▶ DATA TO USE
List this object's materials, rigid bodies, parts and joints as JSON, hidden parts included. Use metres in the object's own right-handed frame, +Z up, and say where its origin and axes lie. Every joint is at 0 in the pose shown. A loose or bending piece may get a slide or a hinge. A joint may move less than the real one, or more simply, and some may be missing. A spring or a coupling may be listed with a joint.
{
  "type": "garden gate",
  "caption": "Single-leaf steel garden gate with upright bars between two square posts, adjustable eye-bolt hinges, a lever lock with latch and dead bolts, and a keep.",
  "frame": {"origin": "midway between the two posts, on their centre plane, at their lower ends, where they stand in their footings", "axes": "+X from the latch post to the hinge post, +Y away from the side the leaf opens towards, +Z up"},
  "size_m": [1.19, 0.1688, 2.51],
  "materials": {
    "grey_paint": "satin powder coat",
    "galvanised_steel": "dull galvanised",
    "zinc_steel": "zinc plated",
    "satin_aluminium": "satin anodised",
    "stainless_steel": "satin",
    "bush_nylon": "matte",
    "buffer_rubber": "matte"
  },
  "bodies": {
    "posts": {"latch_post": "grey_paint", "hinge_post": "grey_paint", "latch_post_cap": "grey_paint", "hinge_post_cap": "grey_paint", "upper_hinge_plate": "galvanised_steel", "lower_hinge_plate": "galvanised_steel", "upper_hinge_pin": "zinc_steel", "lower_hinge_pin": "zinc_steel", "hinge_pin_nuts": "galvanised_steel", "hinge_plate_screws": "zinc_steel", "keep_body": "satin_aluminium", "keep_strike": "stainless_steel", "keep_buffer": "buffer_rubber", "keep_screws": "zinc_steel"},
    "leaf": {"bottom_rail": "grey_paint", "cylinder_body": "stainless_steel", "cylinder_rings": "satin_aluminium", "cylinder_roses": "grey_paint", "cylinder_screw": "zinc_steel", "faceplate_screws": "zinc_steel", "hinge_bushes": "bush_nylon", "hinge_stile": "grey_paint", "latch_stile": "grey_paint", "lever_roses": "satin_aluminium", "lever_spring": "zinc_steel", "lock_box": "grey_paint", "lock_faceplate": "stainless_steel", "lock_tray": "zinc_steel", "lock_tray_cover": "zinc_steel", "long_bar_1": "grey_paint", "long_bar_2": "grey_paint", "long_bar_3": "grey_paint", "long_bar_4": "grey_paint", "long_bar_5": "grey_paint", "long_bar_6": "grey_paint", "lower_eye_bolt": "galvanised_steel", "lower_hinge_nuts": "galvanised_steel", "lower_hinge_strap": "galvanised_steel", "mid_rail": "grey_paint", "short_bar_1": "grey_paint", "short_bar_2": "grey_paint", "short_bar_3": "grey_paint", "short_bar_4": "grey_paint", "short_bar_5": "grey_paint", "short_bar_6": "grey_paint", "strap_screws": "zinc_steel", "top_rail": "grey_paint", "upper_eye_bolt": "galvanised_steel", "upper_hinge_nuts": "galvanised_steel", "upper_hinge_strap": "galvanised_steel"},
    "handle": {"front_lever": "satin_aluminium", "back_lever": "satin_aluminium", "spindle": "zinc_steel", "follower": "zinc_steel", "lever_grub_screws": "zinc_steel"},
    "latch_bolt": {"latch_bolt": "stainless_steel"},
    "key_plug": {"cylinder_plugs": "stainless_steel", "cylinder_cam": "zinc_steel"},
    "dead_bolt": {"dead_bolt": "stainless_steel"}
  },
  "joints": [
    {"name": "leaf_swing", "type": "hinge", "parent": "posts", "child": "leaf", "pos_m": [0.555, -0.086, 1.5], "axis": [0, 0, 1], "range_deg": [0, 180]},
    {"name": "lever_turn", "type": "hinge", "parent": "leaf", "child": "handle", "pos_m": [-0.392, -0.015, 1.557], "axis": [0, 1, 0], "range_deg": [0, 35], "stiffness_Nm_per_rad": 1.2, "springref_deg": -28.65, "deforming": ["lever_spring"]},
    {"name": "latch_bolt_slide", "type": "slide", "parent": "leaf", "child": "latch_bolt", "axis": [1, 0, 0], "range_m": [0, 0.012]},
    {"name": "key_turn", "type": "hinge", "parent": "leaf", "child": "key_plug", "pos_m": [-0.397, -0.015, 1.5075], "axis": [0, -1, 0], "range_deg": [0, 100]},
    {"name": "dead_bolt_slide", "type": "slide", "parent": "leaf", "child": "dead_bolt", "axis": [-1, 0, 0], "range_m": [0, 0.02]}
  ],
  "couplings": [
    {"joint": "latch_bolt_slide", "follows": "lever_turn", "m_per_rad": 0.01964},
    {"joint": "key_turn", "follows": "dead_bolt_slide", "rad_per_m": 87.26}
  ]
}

==

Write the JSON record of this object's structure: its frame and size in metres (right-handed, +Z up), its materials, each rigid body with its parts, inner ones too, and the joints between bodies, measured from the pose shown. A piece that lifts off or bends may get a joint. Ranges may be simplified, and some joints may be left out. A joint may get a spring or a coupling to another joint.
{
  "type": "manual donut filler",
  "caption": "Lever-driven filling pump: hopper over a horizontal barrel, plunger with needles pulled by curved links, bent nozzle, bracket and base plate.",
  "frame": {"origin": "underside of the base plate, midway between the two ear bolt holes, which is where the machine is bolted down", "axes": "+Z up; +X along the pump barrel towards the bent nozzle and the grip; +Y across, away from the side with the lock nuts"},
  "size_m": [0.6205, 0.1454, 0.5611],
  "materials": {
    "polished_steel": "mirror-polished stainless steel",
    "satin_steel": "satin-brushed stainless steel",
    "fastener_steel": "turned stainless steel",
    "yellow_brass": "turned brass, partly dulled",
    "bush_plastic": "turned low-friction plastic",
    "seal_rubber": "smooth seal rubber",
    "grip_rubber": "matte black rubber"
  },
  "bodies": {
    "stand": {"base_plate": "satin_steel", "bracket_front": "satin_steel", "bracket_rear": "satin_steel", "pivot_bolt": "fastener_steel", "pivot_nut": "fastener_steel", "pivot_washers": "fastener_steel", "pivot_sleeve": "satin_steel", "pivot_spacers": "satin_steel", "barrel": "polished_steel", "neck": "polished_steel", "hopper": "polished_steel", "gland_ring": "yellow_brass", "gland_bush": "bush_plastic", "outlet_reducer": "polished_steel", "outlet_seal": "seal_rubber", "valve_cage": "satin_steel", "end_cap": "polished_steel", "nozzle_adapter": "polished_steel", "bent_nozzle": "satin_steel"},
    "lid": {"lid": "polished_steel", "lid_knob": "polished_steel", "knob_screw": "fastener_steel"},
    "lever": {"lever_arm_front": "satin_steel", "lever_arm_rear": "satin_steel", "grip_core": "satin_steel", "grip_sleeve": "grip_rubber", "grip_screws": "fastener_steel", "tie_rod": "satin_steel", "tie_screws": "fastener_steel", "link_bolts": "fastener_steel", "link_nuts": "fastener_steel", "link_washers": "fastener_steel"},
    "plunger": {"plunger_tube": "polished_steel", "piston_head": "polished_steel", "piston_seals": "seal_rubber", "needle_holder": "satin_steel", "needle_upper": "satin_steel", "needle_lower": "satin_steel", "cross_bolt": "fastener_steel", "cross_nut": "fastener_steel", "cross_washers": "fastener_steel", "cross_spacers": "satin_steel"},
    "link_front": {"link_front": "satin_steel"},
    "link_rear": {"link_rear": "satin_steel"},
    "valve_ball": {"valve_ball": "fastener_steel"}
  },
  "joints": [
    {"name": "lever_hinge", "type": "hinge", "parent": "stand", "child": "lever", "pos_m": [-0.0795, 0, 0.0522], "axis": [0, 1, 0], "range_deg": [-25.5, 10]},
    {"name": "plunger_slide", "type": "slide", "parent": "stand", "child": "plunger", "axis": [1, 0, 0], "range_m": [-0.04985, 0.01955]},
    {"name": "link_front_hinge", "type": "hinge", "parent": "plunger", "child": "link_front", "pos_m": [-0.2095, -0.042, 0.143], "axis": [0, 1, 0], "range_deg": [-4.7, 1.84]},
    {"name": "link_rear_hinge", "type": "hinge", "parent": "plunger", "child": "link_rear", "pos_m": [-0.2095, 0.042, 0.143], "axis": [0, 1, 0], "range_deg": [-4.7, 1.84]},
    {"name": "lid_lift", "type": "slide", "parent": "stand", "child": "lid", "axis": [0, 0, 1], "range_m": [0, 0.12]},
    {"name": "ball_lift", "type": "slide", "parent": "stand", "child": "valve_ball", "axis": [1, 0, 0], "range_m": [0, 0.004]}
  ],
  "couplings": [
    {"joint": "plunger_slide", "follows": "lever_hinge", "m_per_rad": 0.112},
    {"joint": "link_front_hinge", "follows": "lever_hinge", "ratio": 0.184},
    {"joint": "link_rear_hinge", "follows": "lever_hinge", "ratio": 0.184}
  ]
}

▶ DIRECTIVE
Count the lines in the entries that hold the word "pose", and give nothing but the total.

▶ SOLUTION TO THE EXERCISE
2